WHAT YOU ARE ASKED TO DO: Collect from the data below each line with "axes".
━━━━━━━━━━━━━━━━━━━━
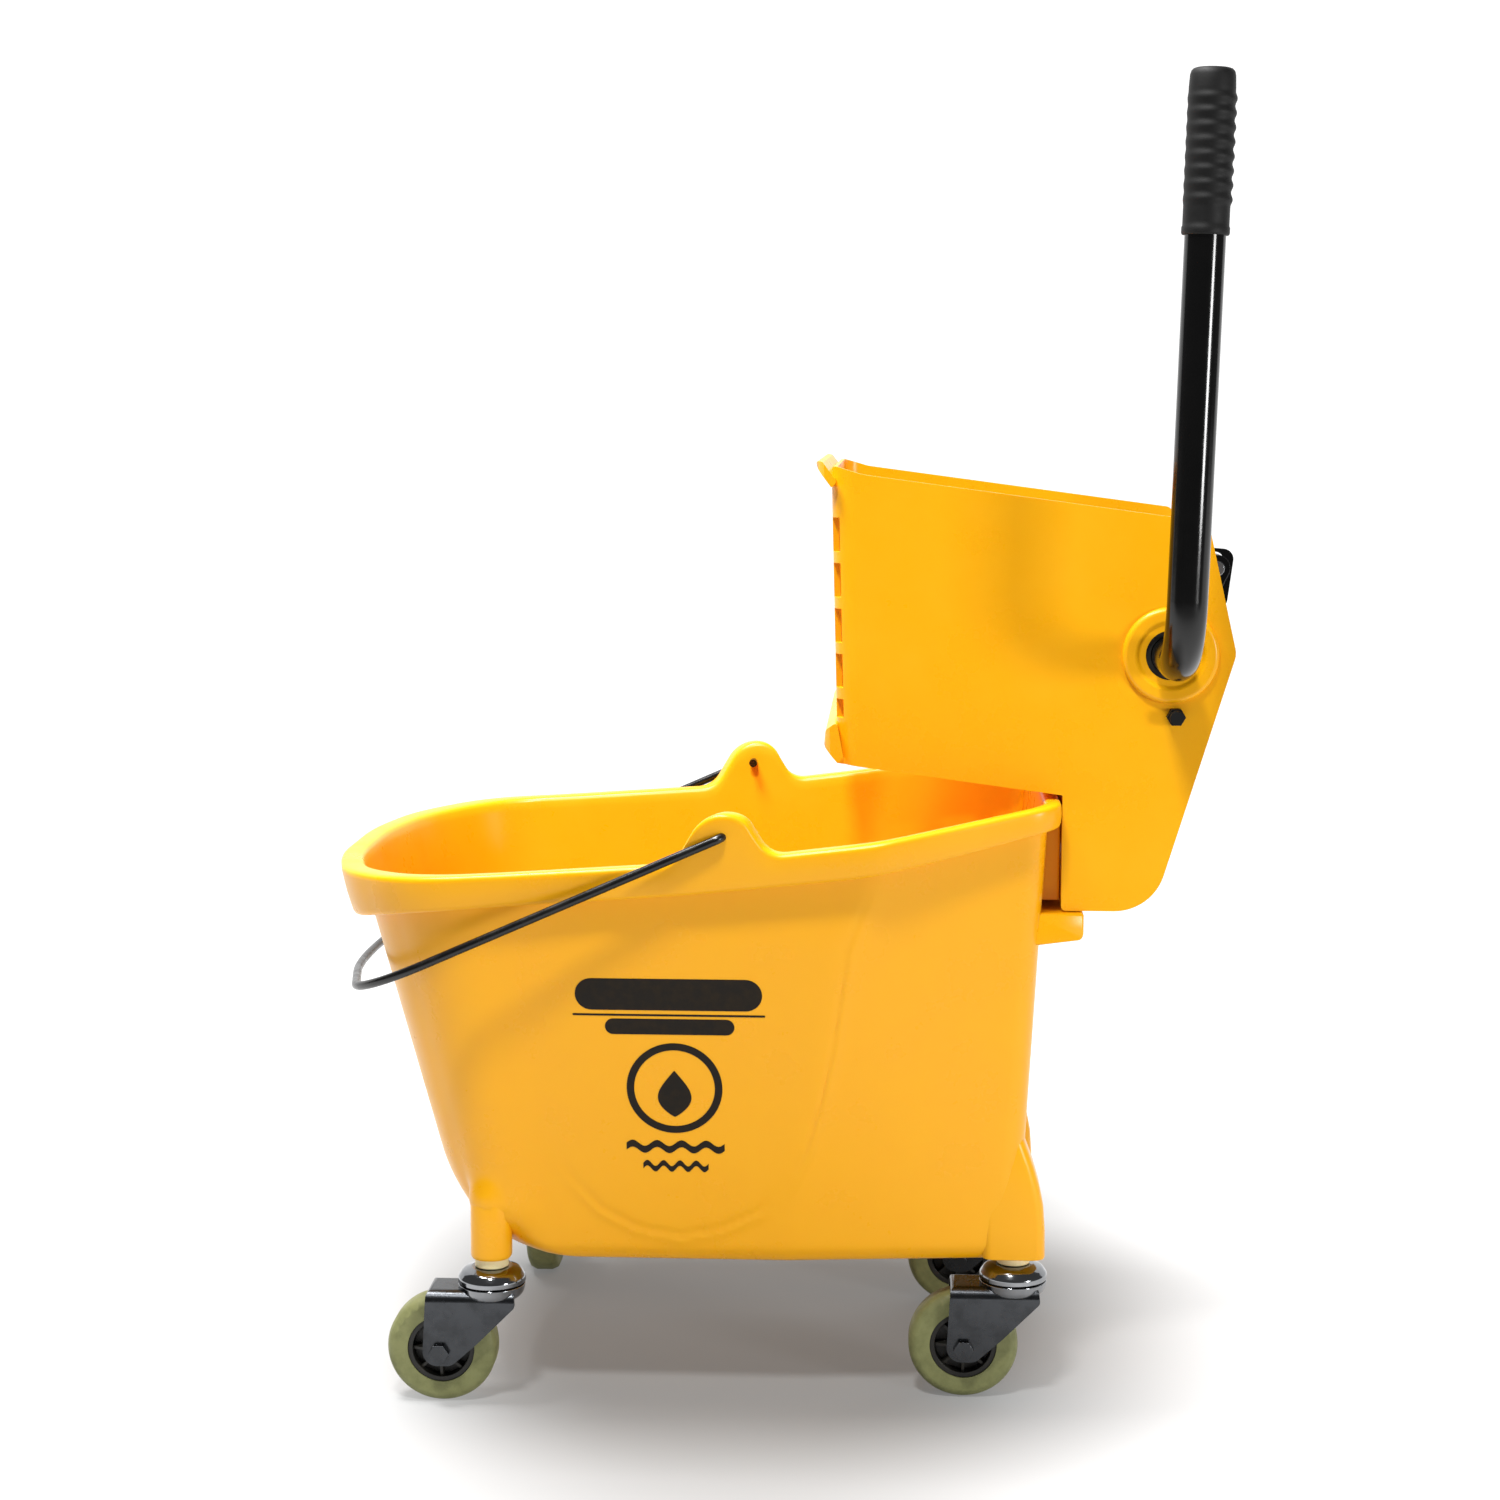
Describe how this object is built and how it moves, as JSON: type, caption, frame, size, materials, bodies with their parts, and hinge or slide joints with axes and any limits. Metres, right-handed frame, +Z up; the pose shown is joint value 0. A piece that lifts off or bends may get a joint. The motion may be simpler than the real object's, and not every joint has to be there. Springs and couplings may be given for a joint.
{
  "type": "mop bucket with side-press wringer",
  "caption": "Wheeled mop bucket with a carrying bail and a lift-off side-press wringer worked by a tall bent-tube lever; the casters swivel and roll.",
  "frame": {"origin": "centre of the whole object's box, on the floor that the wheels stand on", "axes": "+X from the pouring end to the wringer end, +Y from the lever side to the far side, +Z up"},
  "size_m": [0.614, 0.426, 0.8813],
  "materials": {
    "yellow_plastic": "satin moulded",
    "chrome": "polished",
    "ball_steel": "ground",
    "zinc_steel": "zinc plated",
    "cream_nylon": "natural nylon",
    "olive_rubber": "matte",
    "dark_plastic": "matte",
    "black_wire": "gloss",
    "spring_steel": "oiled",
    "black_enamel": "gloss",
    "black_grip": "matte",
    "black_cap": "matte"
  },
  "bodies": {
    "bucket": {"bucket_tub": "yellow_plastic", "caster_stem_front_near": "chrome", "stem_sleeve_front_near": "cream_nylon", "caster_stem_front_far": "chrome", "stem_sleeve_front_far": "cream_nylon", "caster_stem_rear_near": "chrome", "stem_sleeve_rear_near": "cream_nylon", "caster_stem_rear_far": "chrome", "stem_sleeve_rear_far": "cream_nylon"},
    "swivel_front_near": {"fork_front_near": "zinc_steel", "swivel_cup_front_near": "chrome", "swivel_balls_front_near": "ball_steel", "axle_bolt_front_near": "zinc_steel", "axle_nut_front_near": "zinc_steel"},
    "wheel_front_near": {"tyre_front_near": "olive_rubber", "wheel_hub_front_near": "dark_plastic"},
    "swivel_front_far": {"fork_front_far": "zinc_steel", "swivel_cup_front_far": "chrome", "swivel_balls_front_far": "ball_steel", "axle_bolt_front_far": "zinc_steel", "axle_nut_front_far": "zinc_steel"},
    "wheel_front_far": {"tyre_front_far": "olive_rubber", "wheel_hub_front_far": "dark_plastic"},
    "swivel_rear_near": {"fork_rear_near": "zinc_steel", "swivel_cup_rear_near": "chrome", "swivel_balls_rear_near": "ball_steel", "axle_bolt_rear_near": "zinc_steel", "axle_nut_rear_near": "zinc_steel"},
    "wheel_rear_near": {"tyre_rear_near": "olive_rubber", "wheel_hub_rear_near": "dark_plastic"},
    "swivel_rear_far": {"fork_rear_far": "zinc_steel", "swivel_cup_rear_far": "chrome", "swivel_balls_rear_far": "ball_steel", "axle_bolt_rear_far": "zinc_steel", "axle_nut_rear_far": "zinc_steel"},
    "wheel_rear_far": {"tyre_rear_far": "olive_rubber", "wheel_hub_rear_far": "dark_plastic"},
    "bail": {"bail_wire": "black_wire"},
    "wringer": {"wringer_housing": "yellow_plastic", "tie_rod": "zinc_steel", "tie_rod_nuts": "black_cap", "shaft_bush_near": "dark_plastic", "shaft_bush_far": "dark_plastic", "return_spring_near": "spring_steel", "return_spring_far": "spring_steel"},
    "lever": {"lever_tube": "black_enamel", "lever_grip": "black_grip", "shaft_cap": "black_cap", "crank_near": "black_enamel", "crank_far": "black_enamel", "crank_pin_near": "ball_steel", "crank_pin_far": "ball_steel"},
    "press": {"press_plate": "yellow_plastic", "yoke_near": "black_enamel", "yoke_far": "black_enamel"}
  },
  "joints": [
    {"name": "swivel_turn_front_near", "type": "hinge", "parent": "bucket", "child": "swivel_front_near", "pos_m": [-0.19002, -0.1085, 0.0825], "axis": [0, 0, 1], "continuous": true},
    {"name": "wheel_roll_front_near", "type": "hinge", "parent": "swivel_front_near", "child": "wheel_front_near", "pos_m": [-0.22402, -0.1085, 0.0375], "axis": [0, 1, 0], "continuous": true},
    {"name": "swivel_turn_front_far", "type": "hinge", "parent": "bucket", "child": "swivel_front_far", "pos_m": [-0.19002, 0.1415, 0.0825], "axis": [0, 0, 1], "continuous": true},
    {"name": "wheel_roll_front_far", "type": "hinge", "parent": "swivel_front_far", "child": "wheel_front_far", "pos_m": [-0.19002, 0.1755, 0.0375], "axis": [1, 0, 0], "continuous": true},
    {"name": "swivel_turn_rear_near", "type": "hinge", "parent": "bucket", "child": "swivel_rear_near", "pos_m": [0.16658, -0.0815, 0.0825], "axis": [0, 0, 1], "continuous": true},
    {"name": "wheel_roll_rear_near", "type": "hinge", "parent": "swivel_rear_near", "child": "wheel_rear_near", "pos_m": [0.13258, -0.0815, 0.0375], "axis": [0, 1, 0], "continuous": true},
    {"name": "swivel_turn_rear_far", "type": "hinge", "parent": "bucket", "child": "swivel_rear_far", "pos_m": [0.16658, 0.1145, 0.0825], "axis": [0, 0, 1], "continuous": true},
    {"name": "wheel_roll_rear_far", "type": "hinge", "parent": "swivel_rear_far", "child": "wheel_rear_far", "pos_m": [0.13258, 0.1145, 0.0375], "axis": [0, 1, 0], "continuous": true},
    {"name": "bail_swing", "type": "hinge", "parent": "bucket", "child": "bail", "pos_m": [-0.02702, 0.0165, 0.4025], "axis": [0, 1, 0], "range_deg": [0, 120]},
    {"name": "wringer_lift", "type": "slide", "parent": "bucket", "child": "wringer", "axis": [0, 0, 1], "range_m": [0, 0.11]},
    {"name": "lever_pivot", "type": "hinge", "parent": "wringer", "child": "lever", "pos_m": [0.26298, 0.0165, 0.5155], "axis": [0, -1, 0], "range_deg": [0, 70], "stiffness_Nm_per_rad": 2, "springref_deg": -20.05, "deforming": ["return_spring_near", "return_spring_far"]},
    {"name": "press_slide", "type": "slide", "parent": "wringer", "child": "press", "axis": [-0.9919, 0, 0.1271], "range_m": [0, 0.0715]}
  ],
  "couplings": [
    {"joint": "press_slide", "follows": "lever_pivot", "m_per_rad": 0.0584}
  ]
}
━━━━━━━━━━━━━━━━━━━━
COMPLETED EXERCISE:
Describe how this object is built and how it moves, as JSON: type, caption, frame, size, materials, bodies with their parts, and hinge or slide joints with axes and any limits. Metres, right-handed frame, +Z up; the pose shown is joint value 0. A piece that lifts off or bends may get a joint. The motion may be simpler than the real object's, and not every joint has to be there. Springs and couplings may be given for a joint.
  "frame": {"origin": "centre of the whole object's box, on the floor that the wheels stand on", "axes": "+X from the pouring end to the wringer end, +Y from the lever side to the far side, +Z up"},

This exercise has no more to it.